Khak Vanna was 16 years-old when he left home in 1975 and rose to the rank of Khmer Rouge colonel. But he wonders why life is harder now than the years spent fighting the government.

“In Anlong Veng we had rice, prahoc, salt. We were never short. Life here is so difficult,” Khak Vanna said.

Poverty is a common complaint for almost 40 percent of Cambodia’s 12 million population who live below the poverty line.

But for the former Khmer Rouge minority members it raises question about the dividends of Cambodia’s peace and the actual benefits of trading their swords for promised plowshares.

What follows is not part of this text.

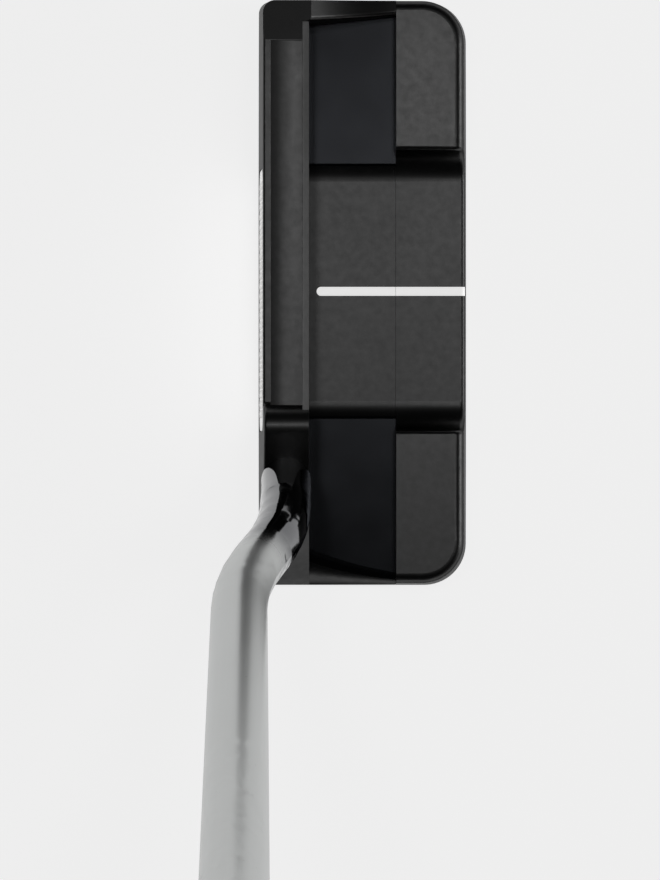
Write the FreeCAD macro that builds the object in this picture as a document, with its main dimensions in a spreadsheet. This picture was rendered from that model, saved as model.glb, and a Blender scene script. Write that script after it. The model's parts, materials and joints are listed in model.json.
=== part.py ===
import FreeCAD, Part
import math
import os
import Sketcher

Vector = FreeCAD.Vector
Rotation = FreeCAD.Rotation
Placement = FreeCAD.Placement

# Driving sizes in millimetres and degrees.
# Frame: X runs from the face to the back, Y from heel to toe, Z up from the sole.
# The origin is on the sole, under the sight line.
# "over" is how far a cut runs past the metal, where its length doesn't matter.
SIZES = {
    # Outline of the head where it meets the sole, and its draft.
    "face_x": 21.3,
    "back_x": 21.3,
    "toe_y": 59.45,
    "heel_y": 60.0,
    "draft": 4.0,
    "loft": 3.0,
    "front_corner": 2.5,
    "back_corner": 8.5,
    "blank_top": 34.0,
    "over": 10.0,
    # Rail behind the face, with its scooped top.
    "topline_z": 25.0,
    "rail_back_x": 10.85,
    "ledge_x": 18.5,
    "crease_x": 12.1,
    "scoop_z": 23.8,
    "scoop_radius": 17.7,
    "scoop_toe_y": 49.7,
    "scoop_heel_y": 23.2,
    "chamfer_z": 22.2,
    # Low areas behind the rail.
    "deck_z": 9.2,
    "floor_z": 8.0,
    "channel_half": 28.3,
    "channel_fillet": 6.0,
    "toe_slope_y": 49.8,
    "toe_slope": 7.0,
    "wing_front_y": 53.6,
    "wing_back_y": 55.5,
    "wing_start_x": 10.35,
    "wing_end_x": 8.7,
    "wing_back_z": 16.2,
    "wing_arc_radius": 42.0,
    "wing_edge_radius": 0.8,
    "rim_edge_radius": 0.5,
    "crease_radius": 0.35,
    # Shaft boss and the heel shoulder below it.
    "lie": 70.0,
    "seat_y": 38.3,
    "seat_z": 27.4,
    "boss_ridge_y": 23.7,
    "boss_ridge_radius": 4.0,
    "boss_foot_radius": 0.8,
    "boss_heel_radius": 4.0,
    "boss_heel_y": 44.2,
    "shoulder_y": 53.5,
    "shoulder_z": 14.0,
    "shoulder_foot_y": 58.6,
    "shoulder_foot_z": 5.5,
    "shoulder_radius": 8.0,
    "shoulder_run": 2.2,
    "shoulder_drop": 3.0,
    "roll_edge": 0.4,
    "roll_front": 7.4,
    "roll_front_drop": 5.8,
    "roll_middle": 4.6,
    "roll_middle_drop": 4.0,
    "roll_back": 2.4,
    "roll_back_drop": 2.4,
    # Rear flange and the lap joint under it.
    "seam_x": 6.7,
    "seam_gap": 0.06,
    "bumper_z": 14.6,
    "bumper_slope": 2.5,
    "rim_radius": 2.0,
    "back_edge_radius": 0.9,
    "tongue_back_x": 16.0,
    "tongue_half": 46.0,
    "tongue_z": 3.5,
    "bond_film": 0.15,
    # Sole.
    "camber_start_y": 20.0,
    "camber_end_y": 64.0,
    "camber_radius": 420.0,
    "sole_edge_radius": 1.5,
    # Face insert.
    "insert_toe_y": 24.5,
    "insert_heel_y": 28.5,
    "insert_low": 2.6,
    "insert_high": 23.2,
    "insert_corner": 4.0,
    "insert_deep": 4.8,
    "insert_bond": 0.2,
    "insert_gap": 0.05,
    # Sight line.
    "sight_front_x": 9.5,
    "sight_half": 0.9,
    "sight_deep": 0.3,
    # Screw-in sole weights.
    "weight_x": 9.5,
    "weight_y": 42.0,
    "weight_head_radius": 6.3,
    "weight_shank_radius": 4.35,
    "weight_low_z": 0.9,
    "weight_step_z": 3.0,
    "weight_top_z": 6.9,
    "weight_drive": 2.9,
    "weight_drive_deep": 2.2,
    "washer_thick": 0.3,
    "washer_inner": 4.7,
    "weight_gap": 0.1,
    "weight_chamfer": 0.4,
    # Screws and dowels of the lap joint.
    "joint_x": 11.4,
    "screw_inner_y": 12.0,
    "screw_outer_y": 38.0,
    "screw_radius": 1.5,
    "screw_head_radius": 2.9,
    "screw_low_z": 0.5,
    "screw_neck_z": 1.9,
    "screw_top_z": 6.8,
    "screw_gap": 0.1,
    "screw_drive_radius": 1.125,
    "screw_drive_deep": 1.0,
    "dowel_y": 25.0,
    "dowel_radius": 1.5,
    "dowel_low_z": 0.6,
    "dowel_top_z": 6.4,
    # Post and shaft.
    "post_radius": 4.25,
    "post_long": 14.0,
    "post_root": 2.0,
    "post_chamfer": 0.5,
    "shaft_tip_radius": 4.95,
    "shaft_tip_bore": 4.4,
    "shaft_butt_radius": 7.6,
    "shaft_butt_bore": 7.1,
    "shaft_straight": 14.5,
    "bend_radius": 90.0,
    "bend_forward": 16.0,
    "bend_back": 16.6,
    "bend_run": 4.3,
    "shaft_taper": 495.0,
    "shaft_upper": 760.0,
    "plug_radius": 4.15,
    "plug_low": 14.2,
    "plug_high": 18.6,
    # Grip, measured along the upper shaft.
    "tape_low": 507.0,
    "tape_thick": 0.25,
    "collar_low": 500.0,
    "collar_high": 506.0,
    "collar_radius": 10.4,
    "collar_edge_radius": 1.8,
    "grip_low": 506.2,
    "grip_high": 760.0,
    "skin_thick": 1.6,
    "grip_gap": 0.05,
    "cap_high": 766.0,
    "cap_plug_deep": 12.0,
    "cap_plug_radius": 6.9,
    "cap_vent_radius": 1.25,
    "cap_edge_radius": 2.0,
}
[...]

Sources working closely with hill tribe communities in Ratanakkiri said minority members were courted by both the Khmer Rouge administration and the Hanoi-backed People’s Republic of Kampuchea that toppled Pol Pot in 1979.

Positions in local-government administration were available for minority members and continued with the State of Cambodia in the early 1990s.

But as the country liberalized in the years since the UN-administered elections in 1993 and Ratanakkiri has steadily become an increasingly lucrative tourist location, minority members have faded in positions of local government and decision making.

Planned highways in the province linking Cambodia with Laos and Vietnam, and a new airport in Banlung have begun a rush of property speculation and a influx of Vietnamese and Khmer investors eager to cash in on Ratanakkiri’s future tourist potential.

Investments, the sources said, will bring few benefits to the province’s dirt poor indigenous population who are thought of by some Cambodian officials as tourist attractions and not as struggling communities attempting to preserve their unique identity.

Comparing life now in Ratanakkiri with his Khmer Rouge years, Khak Vanna is blunt.

“We benefited [from the Khmer Rouge]. It was good for our lives, we had jobs to do,” he said. “It’s really different now…I may have to go and live in the lowlands.”